List the lines of this listing that hold the word "lifts".

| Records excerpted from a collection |
----------------------------------------
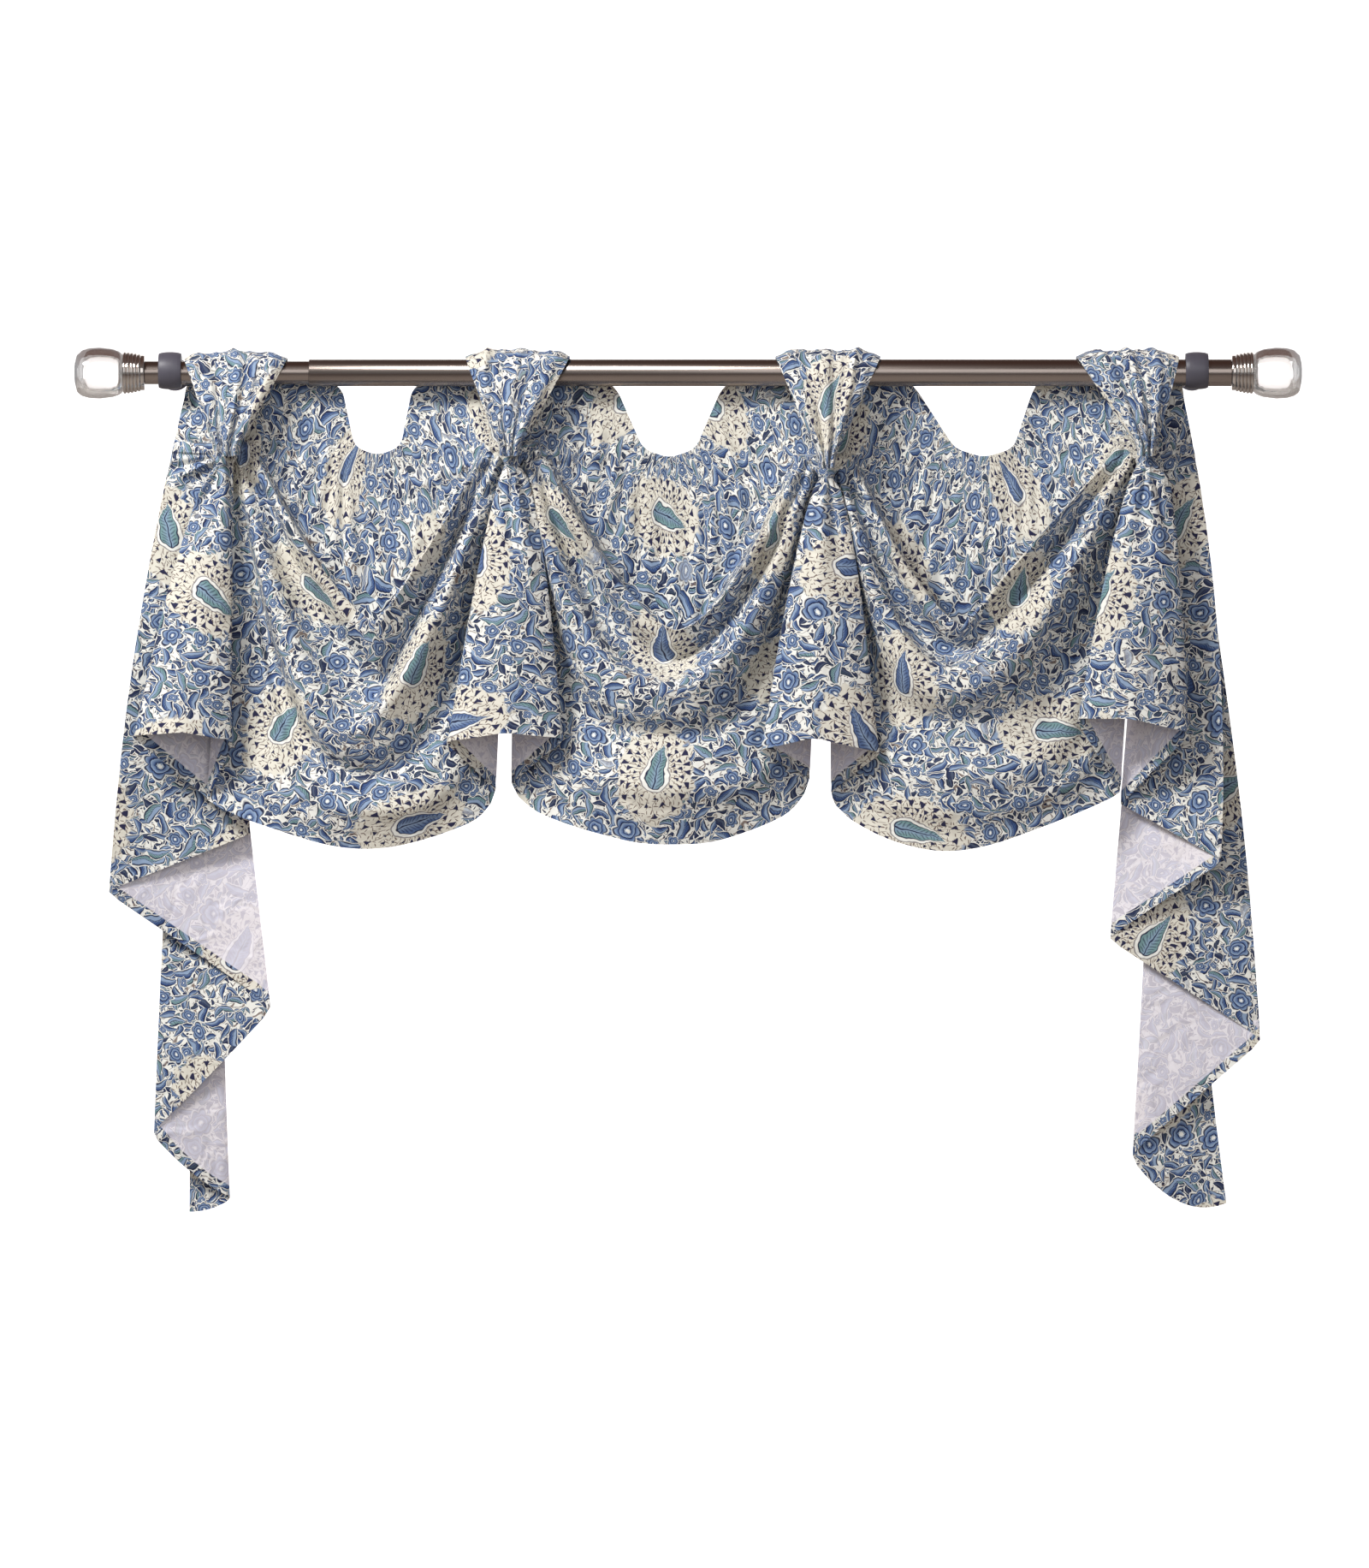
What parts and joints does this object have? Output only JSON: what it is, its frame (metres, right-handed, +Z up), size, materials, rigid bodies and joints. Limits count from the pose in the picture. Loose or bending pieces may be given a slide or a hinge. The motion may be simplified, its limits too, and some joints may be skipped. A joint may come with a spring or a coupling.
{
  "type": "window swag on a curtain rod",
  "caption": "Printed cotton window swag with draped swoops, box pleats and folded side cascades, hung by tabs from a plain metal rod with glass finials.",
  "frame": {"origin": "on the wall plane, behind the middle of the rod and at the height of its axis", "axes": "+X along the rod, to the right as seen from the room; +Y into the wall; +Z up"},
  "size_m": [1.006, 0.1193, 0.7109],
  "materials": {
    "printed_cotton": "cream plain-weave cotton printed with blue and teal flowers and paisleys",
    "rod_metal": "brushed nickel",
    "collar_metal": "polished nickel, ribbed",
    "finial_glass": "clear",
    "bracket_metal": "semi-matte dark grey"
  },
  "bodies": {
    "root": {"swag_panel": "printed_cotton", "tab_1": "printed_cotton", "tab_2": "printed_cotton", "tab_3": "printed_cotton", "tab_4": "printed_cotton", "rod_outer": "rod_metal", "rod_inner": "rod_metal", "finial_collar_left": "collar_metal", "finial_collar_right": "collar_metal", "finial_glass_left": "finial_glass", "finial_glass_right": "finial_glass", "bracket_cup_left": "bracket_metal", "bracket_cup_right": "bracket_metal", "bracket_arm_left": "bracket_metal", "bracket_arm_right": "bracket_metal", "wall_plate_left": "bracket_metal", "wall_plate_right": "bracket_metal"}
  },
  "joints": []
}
----------------------------------------
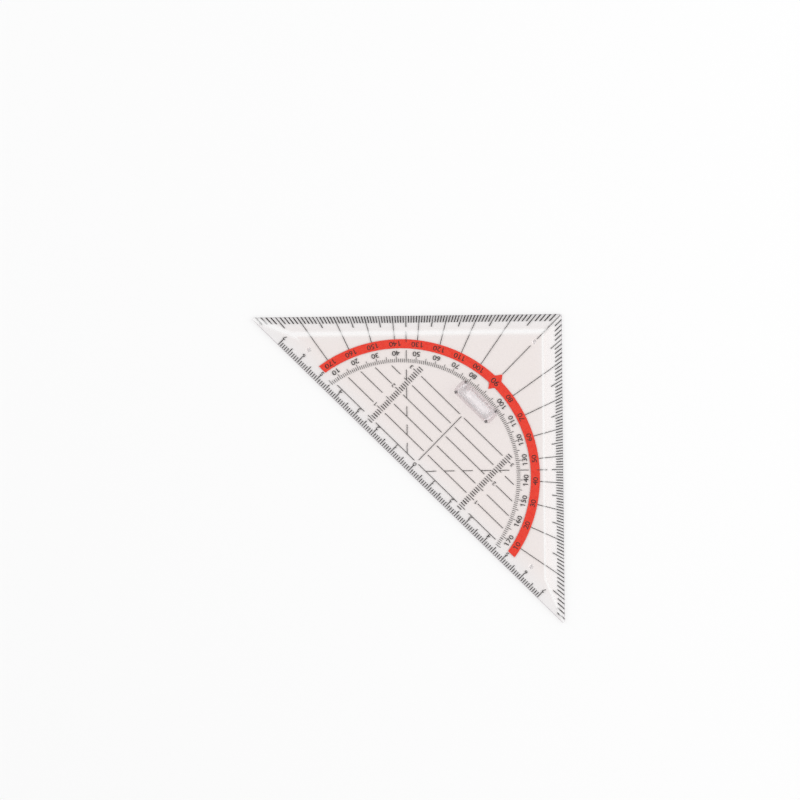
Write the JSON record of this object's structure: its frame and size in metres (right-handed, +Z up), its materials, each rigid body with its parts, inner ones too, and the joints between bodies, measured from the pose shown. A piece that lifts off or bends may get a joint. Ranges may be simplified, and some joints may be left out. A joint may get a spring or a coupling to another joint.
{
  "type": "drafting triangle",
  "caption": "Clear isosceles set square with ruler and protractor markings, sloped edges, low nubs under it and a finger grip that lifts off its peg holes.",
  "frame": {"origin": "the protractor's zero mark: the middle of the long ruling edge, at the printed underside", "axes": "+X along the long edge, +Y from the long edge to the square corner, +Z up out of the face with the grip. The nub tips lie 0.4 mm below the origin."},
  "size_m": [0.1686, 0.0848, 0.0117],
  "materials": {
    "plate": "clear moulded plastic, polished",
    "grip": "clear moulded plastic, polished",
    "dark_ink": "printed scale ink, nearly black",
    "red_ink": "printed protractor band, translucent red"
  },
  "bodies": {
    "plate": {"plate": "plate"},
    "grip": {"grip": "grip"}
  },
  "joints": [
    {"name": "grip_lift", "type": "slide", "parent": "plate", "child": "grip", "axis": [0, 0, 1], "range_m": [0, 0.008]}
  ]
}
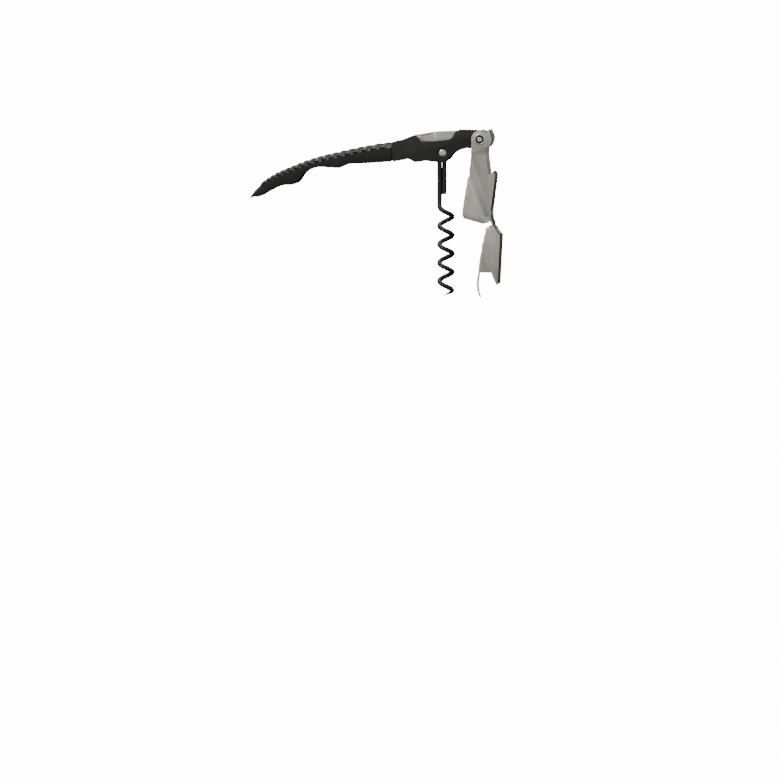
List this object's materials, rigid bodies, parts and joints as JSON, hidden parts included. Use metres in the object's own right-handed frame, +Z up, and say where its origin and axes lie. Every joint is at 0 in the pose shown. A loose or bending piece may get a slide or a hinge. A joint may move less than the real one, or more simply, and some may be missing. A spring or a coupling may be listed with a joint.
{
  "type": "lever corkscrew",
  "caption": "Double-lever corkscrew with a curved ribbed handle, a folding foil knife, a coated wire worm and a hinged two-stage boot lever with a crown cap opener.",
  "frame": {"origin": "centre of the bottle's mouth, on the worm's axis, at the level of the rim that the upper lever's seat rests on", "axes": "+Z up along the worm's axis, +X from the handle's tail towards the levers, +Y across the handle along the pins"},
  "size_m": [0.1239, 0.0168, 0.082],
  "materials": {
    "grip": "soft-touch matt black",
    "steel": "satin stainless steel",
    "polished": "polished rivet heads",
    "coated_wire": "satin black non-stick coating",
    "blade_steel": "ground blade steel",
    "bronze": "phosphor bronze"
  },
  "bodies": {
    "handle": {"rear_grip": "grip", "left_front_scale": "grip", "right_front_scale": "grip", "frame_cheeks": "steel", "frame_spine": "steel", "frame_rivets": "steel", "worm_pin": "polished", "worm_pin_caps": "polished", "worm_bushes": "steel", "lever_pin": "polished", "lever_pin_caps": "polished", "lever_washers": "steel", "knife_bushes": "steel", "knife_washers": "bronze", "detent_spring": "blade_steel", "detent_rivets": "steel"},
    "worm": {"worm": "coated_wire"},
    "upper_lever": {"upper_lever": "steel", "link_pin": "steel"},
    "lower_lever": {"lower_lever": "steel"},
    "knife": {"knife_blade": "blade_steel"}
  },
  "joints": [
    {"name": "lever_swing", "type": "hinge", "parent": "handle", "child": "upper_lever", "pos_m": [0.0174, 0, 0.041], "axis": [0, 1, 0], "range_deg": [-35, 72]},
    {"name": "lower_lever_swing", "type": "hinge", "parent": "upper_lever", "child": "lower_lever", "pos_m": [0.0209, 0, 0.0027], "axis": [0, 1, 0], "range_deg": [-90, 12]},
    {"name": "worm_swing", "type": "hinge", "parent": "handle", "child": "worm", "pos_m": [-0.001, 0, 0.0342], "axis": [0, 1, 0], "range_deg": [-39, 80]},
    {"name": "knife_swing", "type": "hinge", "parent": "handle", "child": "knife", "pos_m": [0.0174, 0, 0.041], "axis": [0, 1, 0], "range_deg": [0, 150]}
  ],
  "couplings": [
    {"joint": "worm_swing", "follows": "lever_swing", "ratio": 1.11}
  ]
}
----------------------------------------
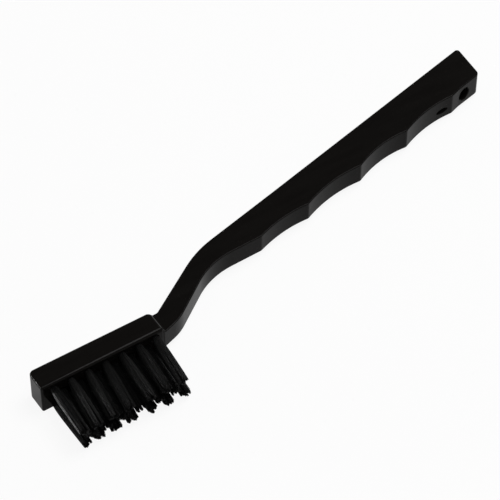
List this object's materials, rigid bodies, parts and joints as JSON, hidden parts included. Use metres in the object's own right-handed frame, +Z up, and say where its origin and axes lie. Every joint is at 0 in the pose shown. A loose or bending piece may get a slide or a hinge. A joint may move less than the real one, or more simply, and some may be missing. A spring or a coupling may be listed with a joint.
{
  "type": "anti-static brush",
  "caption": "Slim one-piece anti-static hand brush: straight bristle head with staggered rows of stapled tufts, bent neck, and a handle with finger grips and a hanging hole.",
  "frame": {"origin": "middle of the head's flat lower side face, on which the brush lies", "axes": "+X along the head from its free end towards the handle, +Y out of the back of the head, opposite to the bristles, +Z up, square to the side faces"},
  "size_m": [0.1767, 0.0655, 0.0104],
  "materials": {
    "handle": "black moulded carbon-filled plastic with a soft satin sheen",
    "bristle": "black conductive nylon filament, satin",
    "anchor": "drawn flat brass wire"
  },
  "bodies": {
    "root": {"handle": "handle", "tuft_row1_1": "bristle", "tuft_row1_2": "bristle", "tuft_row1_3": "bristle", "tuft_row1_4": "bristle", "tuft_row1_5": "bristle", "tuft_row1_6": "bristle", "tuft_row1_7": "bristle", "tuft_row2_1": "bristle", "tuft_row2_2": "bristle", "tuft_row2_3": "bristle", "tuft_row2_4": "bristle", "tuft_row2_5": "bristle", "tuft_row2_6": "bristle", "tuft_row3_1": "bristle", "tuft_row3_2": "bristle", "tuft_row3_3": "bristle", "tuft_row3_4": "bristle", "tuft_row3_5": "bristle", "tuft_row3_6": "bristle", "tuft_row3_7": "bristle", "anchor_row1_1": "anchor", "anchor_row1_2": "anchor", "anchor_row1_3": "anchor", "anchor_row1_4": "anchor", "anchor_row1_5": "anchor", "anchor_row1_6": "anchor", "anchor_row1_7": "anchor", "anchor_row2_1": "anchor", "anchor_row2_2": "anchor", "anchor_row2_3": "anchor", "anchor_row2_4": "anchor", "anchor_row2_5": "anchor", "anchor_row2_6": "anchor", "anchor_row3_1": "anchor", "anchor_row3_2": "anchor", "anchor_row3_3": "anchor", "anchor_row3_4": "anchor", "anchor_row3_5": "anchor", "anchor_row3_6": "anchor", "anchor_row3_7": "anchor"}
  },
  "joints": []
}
----------------------------------------
| EXPECTED ANSWER |
Write the JSON record of this object's structure: its frame and size in metres (right-handed, +Z up), its materials, each rigid body with its parts, inner ones too, and the joints between bodies, measured from the pose shown. A piece that lifts off or bends may get a joint. Ranges may be simplified, and some joints may be left out. A joint may get a spring or a coupling to another joint.
  "caption": "Clear isosceles set square with ruler and protractor markings, sloped edges, low nubs under it and a finger grip that lifts off its peg holes.",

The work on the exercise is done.